Killer Movie was filmed in 21 days. Filming locations included Chambers Hotel in Minneapolis, Minnesota and Withrow Elementary School in Withrow, Minnesota. Some scenes were shot at St. Paul Academy in Saint Paul, Minnesota.

Kaley Cuoco and Paul Wesley have previously appeared together on television series 8 Simple Rules and they are both advocates for The Humane Society. Cuoco described working with Wesley by saying: "I first met Paul when I was 16 and he did an episode of 8 Simple Rules. We filmed Killer Movie three years ago, and he was just as sweet and nice as he was when we met. He's always been hot."

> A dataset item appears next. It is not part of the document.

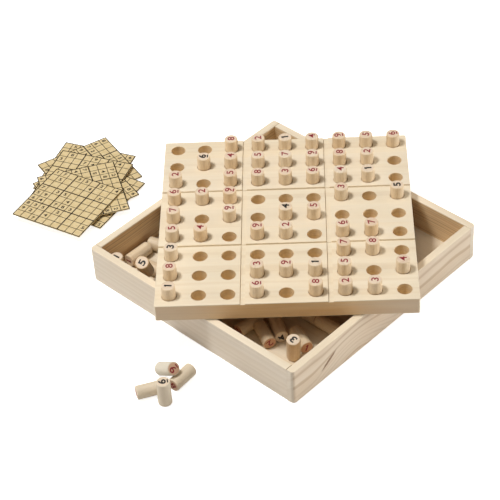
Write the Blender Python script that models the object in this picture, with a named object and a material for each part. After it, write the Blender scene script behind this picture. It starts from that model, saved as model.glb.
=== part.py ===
"""Wooden sudoku game.

A square tray box keeps the number pegs. Its drilled board is laid on the tray's rim, turned about an
eighth of a turn, with the pegs of a puzzle in its sockets. Spare pegs and puzzle cards lie beside it.

Frame: origin at the centre of the tray's underside, +Z up, the tray's walls along X and Y.
"""

import math

import bmesh
import bpy
from mathutils import Matrix, Vector

# Driving sizes, in metres
clearance = 0.0003
cutter_overrun = 0.002

tray_side = 0.200
tray_height = 0.030
wall_thickness = 0.006
tray_corner_radius = 0.003
rim_ease = 0.0006
floor_thickness = 0.003
floor_rebate = 0.003

board_side = 0.184
board_thickness = 0.0138
board_corner_radius = 0.0012
board_edge_ease = 0.0006
channel_width = 0.0036
channel_depth = 0.0009
board_shift_shares = (-0.0075, 0.0308)
board_turn = math.radians(42.5)

peg_diameter = 0.0099
peg_length = 0.0202
peg_chamfer = 0.0008
socket_slack = 0.0007
socket_depth = 0.0105

card_side = 0.062
card_thickness = 0.0007

# Counts and angles
cells_along_side = 9
cells_per_box = 3
round_facets = 16
corner_facets = 4
quarter_turn = math.radians(90)
sharp_angle = math.radians(30)

# What stands in each socket, back row first: r a loose red number, g a black number of the puzzle
socket_rows = (
    "..rrgrrrr",
    ".grrrrrr.",
    "r.rrrrrg.",
    "rrr...r.g",
    "r.r.gr...",
    "rr.rr.rr.",
    "g.....rr.",
    "r..rrgr.r",
    "g..r.rrr.",
)

# Cards from the bottom of the fan up: places as shares of the tray's side, and turns in degrees
card_place_shares = (
    (-0.9875, -0.0925, 22.5),
    (-0.9745, -0.0775, -15.2),
    (-0.8615, -0.1780, 11.7),
    (-0.8925, -0.1745, -14.3),
    (-0.9375, -0.1525, 22.5),
    (-0.8740, -0.2050, -31.7),
    (-0.8725, -0.2855, 13.8),
)

# Pegs on the table, placed about the one that stands: shares of a peg's length and diameter
table_pegs_share = (0.1547, -0.7772)
near_peg_turn = math.radians(60)
near_peg_along_share = -0.37
near_peg_across_share = 1.06
far_peg_turn = math.radians(-84.8)
far_peg_along_share = -1.08
far_peg_across_share = 0.25
leaning_peg_tilt = math.radians(36)
leaning_peg_skew = math.radians(-12)
leaning_peg_along_share = 0.08

# Sizes that follow from them
inner_side = tray_side - 2 * wall_thickness
rebate_side = inner_side + 2 * floor_rebate
board_rest_height = tray_height + clearance
board_place = Vector((share * tray_side for share in board_shift_shares))
socket_pitch = board_side / cells_along_side
socket_diameter = peg_diameter + socket_slack
socket_floor = board_thickness - socket_depth
peg_radius = peg_diameter / 2
peg_rest_height = socket_floor + clearance + peg_length / 2

birch = (0.80, 0.66, 0.47)
pine = (0.83, 0.70, 0.50)
plywood = (0.66, 0.48, 0.28)
peg_wood = (0.76, 0.62, 0.44)
buff_card = (0.72, 0.57, 0.32)


def clear_scene():
    for found in list(bpy.data.objects):
        bpy.data.objects.remove(found)


def new_collection(name):
    collection = bpy.data.collections.new(name)
    bpy.context.scene.collection.children.link(collection)
    return collection


def new_material(name, colour, roughness):
    material = bpy.data.materials.new(name)
    material.use_nodes = True
    shader = material.node_tree.nodes["Principled BSDF"]
    shader.inputs["Base Color"].default_value = (*colour, 1)
    shader.inputs["Roughness"].default_value = roughness
    shader.inputs["Metallic"].default_value = 0
    return material


def mesh_from(name, form):
    mesh = bpy.data.meshes.new(name)
    bmesh.ops.recalc_face_normals(form, faces=form.faces)
    form.to_mesh(mesh)
    form.free()
    return mesh


def add_object(name, mesh, collection):
    added = bpy.data.objects.new(name, mesh)
    collection.objects.link(added)
    return added


def add_cutter(name, mesh):
    cutter = add_object(name, mesh, cutters)
    cutter.hide_render = True
    cutter.display_type = "WIRE"
    return cutter


def add_boolean(target, operation, cutter):
    boolean = target.modifiers.new(operation.lower(), "BOOLEAN")
    boolean.operation = operation
    boolean.object = cutter
    boolean.solver = "EXACT"


def block_form(low, high):
    """A block between two opposite corners."""
    form = bmesh.new()
    size = Vector(high) - Vector(low)
    middle = (Vector(high) + Vector(low)) / 2
    place = Matrix.Translation(middle) @ Matrix.Diagonal((*size, 1))
    bmesh.ops.create_cube(form, size=1, matrix=place)
    return form


def ease_edges(form, chosen, width, segments):
    """Rounds the edges whose two ends both pass the test."""
    edges = [edge for edge in form.edges if chosen(*(vert.co for vert in edge.verts))]
    bmesh.ops.bevel(form, geom=edges, offset=width, segments=segments, profile=0.5, affect="EDGES")


def is_upright(a, b):
    return abs(a.z - b.z) > clearance and (a.xy - b.xy).length < clearance


def rounded_slab(side, height, radius, ease):
    """A square slab on the plane z = 0 with rounded upright corners and eased edges above and below."""
    form = block_form((-side / 2, -side / 2, 0), (side / 2, side / 2, height))
    ease_edges(form, is_upright, radius, corner_facets)

    def on_flat_face(a, b):
        return any(abs(a.z - level) < clearance and abs(b.z - level) < clearance for level in (0, height))

    ease_edges(form, on_flat_face, ease, 1)
    return form


def drum_form(diameter, low, high):
    """An upright cylinder between two heights."""
    form = bmesh.new()
    bmesh.ops.create_cone(
        form,
        cap_ends=True,
        segments=round_facets,
        radius1=diameter / 2,
        radius2=diameter / 2,
        depth=high - low,
        matrix=Matrix.Translation((0, 0, (low + high) / 2)),
    )
    return form


def add_form(target, form, place):
    """Puts one form into another at a place, and frees it."""
    mesh = mesh_from("placed_form", form)
    mesh.transform(place)
    target.from_mesh(mesh)
    bpy.data.meshes.remove(mesh)


def shade_round(mesh):
    mesh.shade_smooth()
    mesh.set_sharp_from_angle(angle=sharp_angle)


def make_tray():
    """Four walls that lap each other in a ring, and a plywood floor in their rebate."""
    outer_form = add_cutter(
        "tray_outer_form",
        mesh_from("tray_outer_form", rounded_slab(tray_side, tray_height, tray_corner_radius, rim_ease)),
    )
    rebate_half = rebate_side / 2 + clearance
    rebate = add_cutter(
        "floor_rebate",
        mesh_from(
            "floor_rebate",
            block_form(
                (-rebate_half, -rebate_half, -cutter_overrun),
                (rebate_half, rebate_half, floor_thickness + clearance),
            ),
        ),
    )
    outer_half = tray_side / 2
    inner_half = inner_side / 2
    wall_material = new_material("wall_wood", birch, 0.55)

    def on_inner_rim(a, b):
        return all(abs(v.z - tray_height) < clearance and abs(v.x - inner_half) < clearance for v in (a, b))

    for index, name in enumerate(("tray_wall_right", "tray_wall_back", "tray_wall_left", "tray_wall_front")):
        form = block_form((inner_half, -outer_half, 0), (outer_half, inner_half - clearance, tray_height))
        ease_edges(form, on_inner_rim, rim_ease, 1)
        turn = Matrix.Rotation(index * quarter_turn, 4, "Z")
        bmesh.ops.transform(form, matrix=turn, verts=form.verts)
        wall = add_object(name, mesh_from(name, form), parts)
        wall.data.materials.append(wall_material)
        add_boolean(wall, "INTERSECT", outer_form)
        add_boolean(wall, "DIFFERENCE", rebate)

    floor_half = rebate_side / 2
    floor_mesh = mesh_from(
        "tray_floor", block_form((-floor_half, -floor_half, 0), (floor_half, floor_half, floor_thickness))
    )
    floor = add_object("tray_floor", floor_mesh, parts)
    floor.data.materials.append(new_material("floor_plywood", plywood, 0.6))


def socket_centre(row, column):
    """A socket's place on the board: row 0 is at the back, column 0 at the left."""
    middle = (cells_along_side - 1) / 2
    return Vector(((column - middle) * socket_pitch, (middle - row) * socket_pitch))


def sockets_marked(marks):
    return [
        (row, column)
        for row, line in enumerate(socket_rows)
        for column, mark in enumerate(line)
        if mark in marks
    ]


def channel_cutter(name, turn):
    """The saw's path along the lines between the boxes of the puzzle, one way."""
    half_length = board_side / 2 + cutter_overrun
    form = bmesh.new()
    for box_line in range(cells_per_box, cells_along_side, cells_per_box):
        across = (box_line - cells_along_side / 2) * socket_pitch
        channel = block_form(
            (-half_length, across - channel_width / 2, board_thickness - channel_depth),
            (half_length, across + channel_width / 2, board_thickness + cutter_overrun),
        )
        add_form(form, channel, Matrix.Rotation(turn, 4, "Z"))
    return add_cutter(name, mesh_from(name, form))


def make_board():
    """The drilled board, with the pegs of the printed puzzle standing fast in it."""
    slab = rounded_slab(board_side, board_thickness, board_corner_radius, board_edge_ease)
    board = add_object("peg_board", mesh_from("peg_board", slab), parts)
    board.location = (*board_place, board_rest_height)
    board.rotation_euler.z = board_turn
    board.data.materials.append(new_material("board_wood", pine, 0.5))

    socket_form = bmesh.new()
    for row, column in sockets_marked(".r"):
        socket = drum_form(socket_diameter, socket_floor, board_thickness + cutter_overrun)
        add_form(socket_form, socket, Matrix.Translation((*socket_centre(row, column), 0)))
    given_form = bmesh.new()
    for row, column in sockets_marked("g"):
        add_form(given_form, peg_form(), Matrix.Translation((*socket_centre(row, column), peg_rest_height)))

    cuts = (
        (add_cutter("sockets", mesh_from("sockets", socket_form)), "DIFFERENCE"),
        (channel_cutter("channels_across", 0), "DIFFERENCE"),
        (channel_cutter("channels_along", quarter_turn), "DIFFERENCE"),
        (add_cutter("given_pegs", mesh_from("given_pegs", given_form)), "UNION"),
    )
    for cutter, operation in cuts:
        cutter.parent = board
        add_boolean(board, operation, cutter)
    return board


def peg_form():
    """A dowel with chamfered ends, centred on its own middle."""
    form = drum_form(peg_diameter, -peg_length / 2, peg_length / 2)

    def on_end(a, b):
        return a.z * b.z > 0 and abs(a.z - b.z) < clearance

    ease_edges(form, on_end, peg_chamfer, 1)
    return form


def add_peg(name, material):
    peg = add_object(name, peg_mesh, parts)
    peg.material_slots[0].link = "OBJECT"
    peg.material_slots[0].material = material
    return peg


def make_board_pegs(board):
    for row, column in sockets_marked("r"):
        peg = add_peg(f"board_peg_r{row + 1}_c{column + 1}", peg_material)
        peg.parent = board
        peg.location = (*socket_centre(row, column), peg_rest_height)


def lying(turn, tilt=0):
    """The turn that lays a peg along a heading, with its far end raised by the tilt."""
    return (Matrix.Rotation(turn, 4, "Z") @ Matrix.Rotation(quarter_turn - tilt, 4, "Y")).to_euler()


def beside(origin, turn, along, across):
    """A place at a distance along a heading and to its left."""
    heading = Vector((math.cos(turn), math.sin(turn)))
    left = Vector((-heading.y, heading.x))
    return origin + heading * along + left * across


def make_table_pegs():
    """One peg stands, one lies beside it, and one lies further back and carries a leaning one."""
    origin = Vector(share * tray_side for share in table_pegs_share)
    standing = add_peg("table_peg_standing", peg_material)
    standing.location = (*origin, peg_length / 2)

    near = add_peg("table_peg_near", peg_material)
    near.rotation_euler = lying(near_peg_turn)
    near_place = beside(
        origin, near_peg_turn, near_peg_along_share * peg_length, near_peg_across_share * peg_diameter
    )
    near.location = (*near_place, peg_radius)

    far = add_peg("table_peg_far", peg_material)
    far.rotation_euler = lying(far_peg_turn)
    far_place = beside(
        origin, far_peg_turn, far_peg_along_share * peg_length, -far_peg_across_share * peg_diameter
    )
    far.location = (*far_place, peg_radius)

    # Seen along the far peg's axis, the leaning one rests against its round side
    seen_tilt = math.atan2(math.tan(leaning_peg_tilt), math.cos(leaning_peg_skew))
    foot_height = peg_radius * math.cos(leaning_peg_tilt)
    rise = (peg_radius - foot_height) * math.cos(seen_tilt)
    reach = (peg_diameter + clearance + rise) / math.sin(seen_tilt)
    foot = beside(far_place, far_peg_turn, leaning_peg_along_share * peg_length, -reach)
    leaning_turn = far_peg_turn + quarter_turn + leaning_peg_skew
    level_run = math.cos(leaning_peg_tilt) * peg_length / 2
    middle = beside(foot, leaning_turn, level_run, 0)
    leaning = add_peg("table_peg_leaning", peg_material)
    leaning.rotation_euler = lying(leaning_turn, leaning_peg_tilt)
    leaning.location = (*middle, foot_height + math.sin(leaning_peg_tilt) * peg_length / 2)


def make_cards():
    """The fan of puzzle cards, each one lying on the card below it."""
    half = card_side / 2
    mesh = mesh_from("puzzle_card", block_form((-half, -half, 0), (half, half, card_thickness)))
    material = new_material("card_board", buff_card, 0.6)
    mesh.materials.append(material)
    for index, (along_share, across_share, turn) in enumerate(card_place_shares):
        card = add_object(f"puzzle_card_{index + 1}", mesh, parts)
        height = index * (card_thickness + clearance)
        card.location = (along_share * tray_side, across_share * tray_side, height)
        card.rotation_euler.z = math.radians(turn)


clear_scene()
parts = new_collection("wooden_sudoku_game")
cutters = new_collection("cutters")
cutters.hide_render = True
peg_material = new_material("peg_wood", peg_wood, 0.5)
peg_mesh = mesh_from("number_peg", peg_form())
peg_mesh.materials.append(peg_material)
shade_round(peg_mesh)

make_tray()
make_board_pegs(make_board())
make_table_pegs()
make_cards()
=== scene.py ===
# %% [markdown]
# # A wooden sudoku game
# A shallow tray box holds the number pegs, and a thick drilled board is laid across its rim for play. This
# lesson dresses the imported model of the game, which is made of plain solids. They give every size and place.
# Each piece made here takes the place of one of them and moves with the same body, so that the board still
# lifts off, the pegs pull out of their sockets and the cards come apart.

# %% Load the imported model
import math
import random

import bmesh
import bpy
from mathutils import Matrix, Quaternion, Vector


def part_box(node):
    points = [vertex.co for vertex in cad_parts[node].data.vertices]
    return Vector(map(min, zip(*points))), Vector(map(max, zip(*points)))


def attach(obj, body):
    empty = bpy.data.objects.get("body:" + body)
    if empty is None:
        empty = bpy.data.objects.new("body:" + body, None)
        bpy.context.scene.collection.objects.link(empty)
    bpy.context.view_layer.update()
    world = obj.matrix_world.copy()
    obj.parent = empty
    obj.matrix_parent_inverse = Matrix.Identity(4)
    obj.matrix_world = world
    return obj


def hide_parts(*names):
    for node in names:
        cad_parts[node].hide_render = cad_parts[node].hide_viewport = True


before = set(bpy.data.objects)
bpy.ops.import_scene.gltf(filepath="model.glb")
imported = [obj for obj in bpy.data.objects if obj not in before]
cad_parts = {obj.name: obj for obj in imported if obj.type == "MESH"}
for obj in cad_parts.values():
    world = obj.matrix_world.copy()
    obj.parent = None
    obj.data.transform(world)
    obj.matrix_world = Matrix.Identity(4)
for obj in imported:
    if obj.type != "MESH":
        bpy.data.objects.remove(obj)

millimetre = 0.001
bpy.ops.object.select_all(action="DESELECT")
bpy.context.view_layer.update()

# %% [markdown]
# ## The camera
# The photograph was taken with a long lens from over the tray's front corner, which keeps the board's edges
# almost parallel. Worked back from the tray's and the board's corners, the camera stands 1.33 m away. It is
# placed by the angles it looks along, as a tripod head would be, with a slight roll.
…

The film was Jeff Fisher's feature directorial debut. Fisher had previously directed episodes of reality television shows The Simple Life, DanceLife and The Real World. Paul Wesley praised Fisher as "the kind of director I want to work with… cool, smart, supportive and exceptional." Wesley also stated that he "had a great time on Killer Movie… one of the best experiences for me as an actor and I made a lot of great friends."

==Release==
The film originally had a release date in the summer of 2008. It was also released to Video On Demand in winter 2008.

== Reception ==
David Nusair of Reel Film Reviews said the film "suffers from a pervadingly humdrum atmosphere that effectively cements its place as a watchable yet entirely uninvolving horror endeavor."

== Related media ==
Killer Movie: Director's Cut was released on August 27, 2021 in the United States.